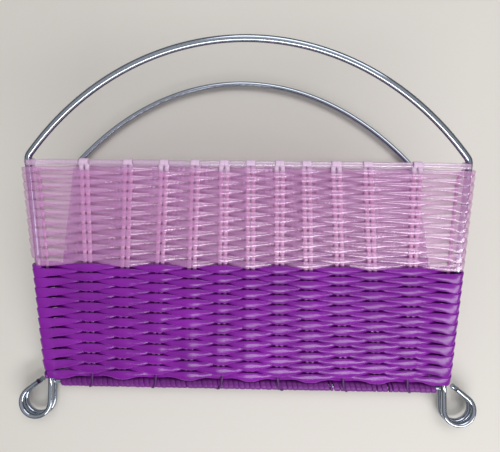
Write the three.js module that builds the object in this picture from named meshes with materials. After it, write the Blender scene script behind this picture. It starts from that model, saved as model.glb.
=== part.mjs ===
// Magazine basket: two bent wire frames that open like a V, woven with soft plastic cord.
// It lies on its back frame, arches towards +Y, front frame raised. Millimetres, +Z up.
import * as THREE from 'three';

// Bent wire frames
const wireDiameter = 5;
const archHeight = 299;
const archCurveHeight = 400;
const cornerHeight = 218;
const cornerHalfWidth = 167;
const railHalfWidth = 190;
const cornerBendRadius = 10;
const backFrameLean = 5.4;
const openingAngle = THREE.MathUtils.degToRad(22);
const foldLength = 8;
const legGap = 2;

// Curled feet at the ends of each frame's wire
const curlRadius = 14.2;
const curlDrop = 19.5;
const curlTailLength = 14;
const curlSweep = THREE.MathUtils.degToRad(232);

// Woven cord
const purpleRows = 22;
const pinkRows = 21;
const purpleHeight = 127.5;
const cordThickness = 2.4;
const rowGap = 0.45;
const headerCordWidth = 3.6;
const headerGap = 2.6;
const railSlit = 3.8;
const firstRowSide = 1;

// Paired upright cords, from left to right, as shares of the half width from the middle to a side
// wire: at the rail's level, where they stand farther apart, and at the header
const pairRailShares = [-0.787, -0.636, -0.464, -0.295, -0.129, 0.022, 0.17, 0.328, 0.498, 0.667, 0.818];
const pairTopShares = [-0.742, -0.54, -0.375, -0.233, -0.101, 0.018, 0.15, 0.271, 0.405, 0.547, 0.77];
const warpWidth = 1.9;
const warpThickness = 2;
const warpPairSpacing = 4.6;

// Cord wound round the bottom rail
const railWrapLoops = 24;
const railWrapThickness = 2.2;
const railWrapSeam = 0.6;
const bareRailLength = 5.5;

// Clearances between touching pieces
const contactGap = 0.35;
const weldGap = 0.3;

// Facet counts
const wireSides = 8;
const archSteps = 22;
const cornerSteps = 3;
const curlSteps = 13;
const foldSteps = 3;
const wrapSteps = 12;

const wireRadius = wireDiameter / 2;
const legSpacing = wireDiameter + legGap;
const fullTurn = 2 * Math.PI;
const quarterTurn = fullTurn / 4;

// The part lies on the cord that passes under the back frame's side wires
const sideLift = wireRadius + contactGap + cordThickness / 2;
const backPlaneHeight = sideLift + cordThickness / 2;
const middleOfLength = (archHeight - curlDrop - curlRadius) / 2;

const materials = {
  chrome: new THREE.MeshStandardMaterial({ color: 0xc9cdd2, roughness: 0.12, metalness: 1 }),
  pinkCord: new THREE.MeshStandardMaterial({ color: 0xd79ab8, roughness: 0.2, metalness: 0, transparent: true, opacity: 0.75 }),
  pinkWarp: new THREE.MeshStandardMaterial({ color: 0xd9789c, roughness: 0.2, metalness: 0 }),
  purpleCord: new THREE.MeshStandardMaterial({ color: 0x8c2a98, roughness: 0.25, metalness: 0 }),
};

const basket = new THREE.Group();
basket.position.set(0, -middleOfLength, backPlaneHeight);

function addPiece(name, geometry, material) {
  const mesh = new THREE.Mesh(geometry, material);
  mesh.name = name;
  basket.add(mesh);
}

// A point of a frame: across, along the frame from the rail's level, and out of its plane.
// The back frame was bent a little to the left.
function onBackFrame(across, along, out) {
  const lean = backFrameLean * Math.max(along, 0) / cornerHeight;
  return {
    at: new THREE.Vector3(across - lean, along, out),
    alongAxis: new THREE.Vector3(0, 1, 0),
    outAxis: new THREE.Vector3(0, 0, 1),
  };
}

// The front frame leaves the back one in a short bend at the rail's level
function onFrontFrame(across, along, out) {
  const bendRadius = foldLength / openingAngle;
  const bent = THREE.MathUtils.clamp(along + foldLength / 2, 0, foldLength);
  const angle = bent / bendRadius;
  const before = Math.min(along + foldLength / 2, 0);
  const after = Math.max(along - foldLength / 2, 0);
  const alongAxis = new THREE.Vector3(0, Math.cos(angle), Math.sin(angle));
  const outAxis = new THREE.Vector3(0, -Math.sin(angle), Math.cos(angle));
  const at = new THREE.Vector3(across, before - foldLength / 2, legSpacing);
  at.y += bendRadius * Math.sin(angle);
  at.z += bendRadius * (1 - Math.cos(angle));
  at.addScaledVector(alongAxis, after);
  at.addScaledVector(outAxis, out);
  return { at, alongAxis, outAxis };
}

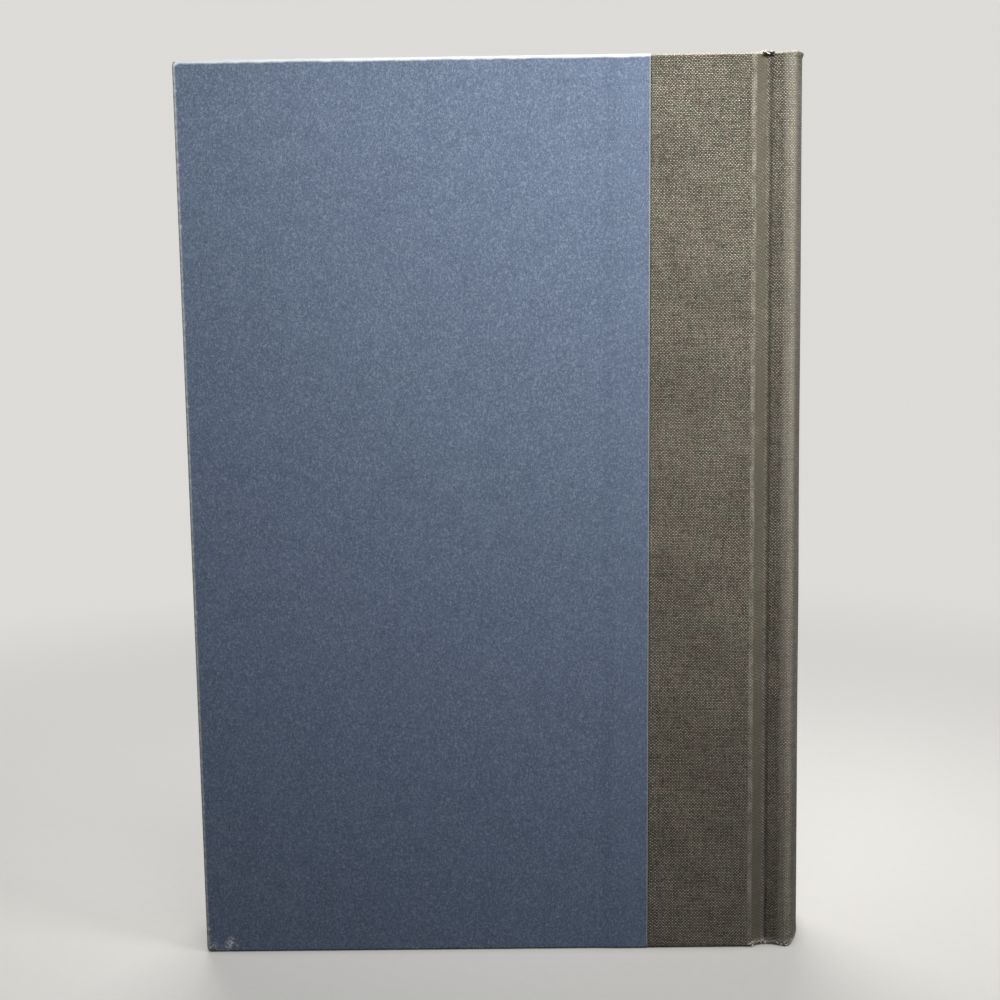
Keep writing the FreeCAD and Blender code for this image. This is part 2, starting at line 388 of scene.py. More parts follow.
################
From the listing above, copy every line that holds the string "with".

Write the three.js module that builds the object in this picture from named meshes with materials. After it, write the Blender scene script behind this picture. It starts from that model, saved as model.glb.
// Magazine basket: two bent wire frames that open like a V, woven with soft plastic cord.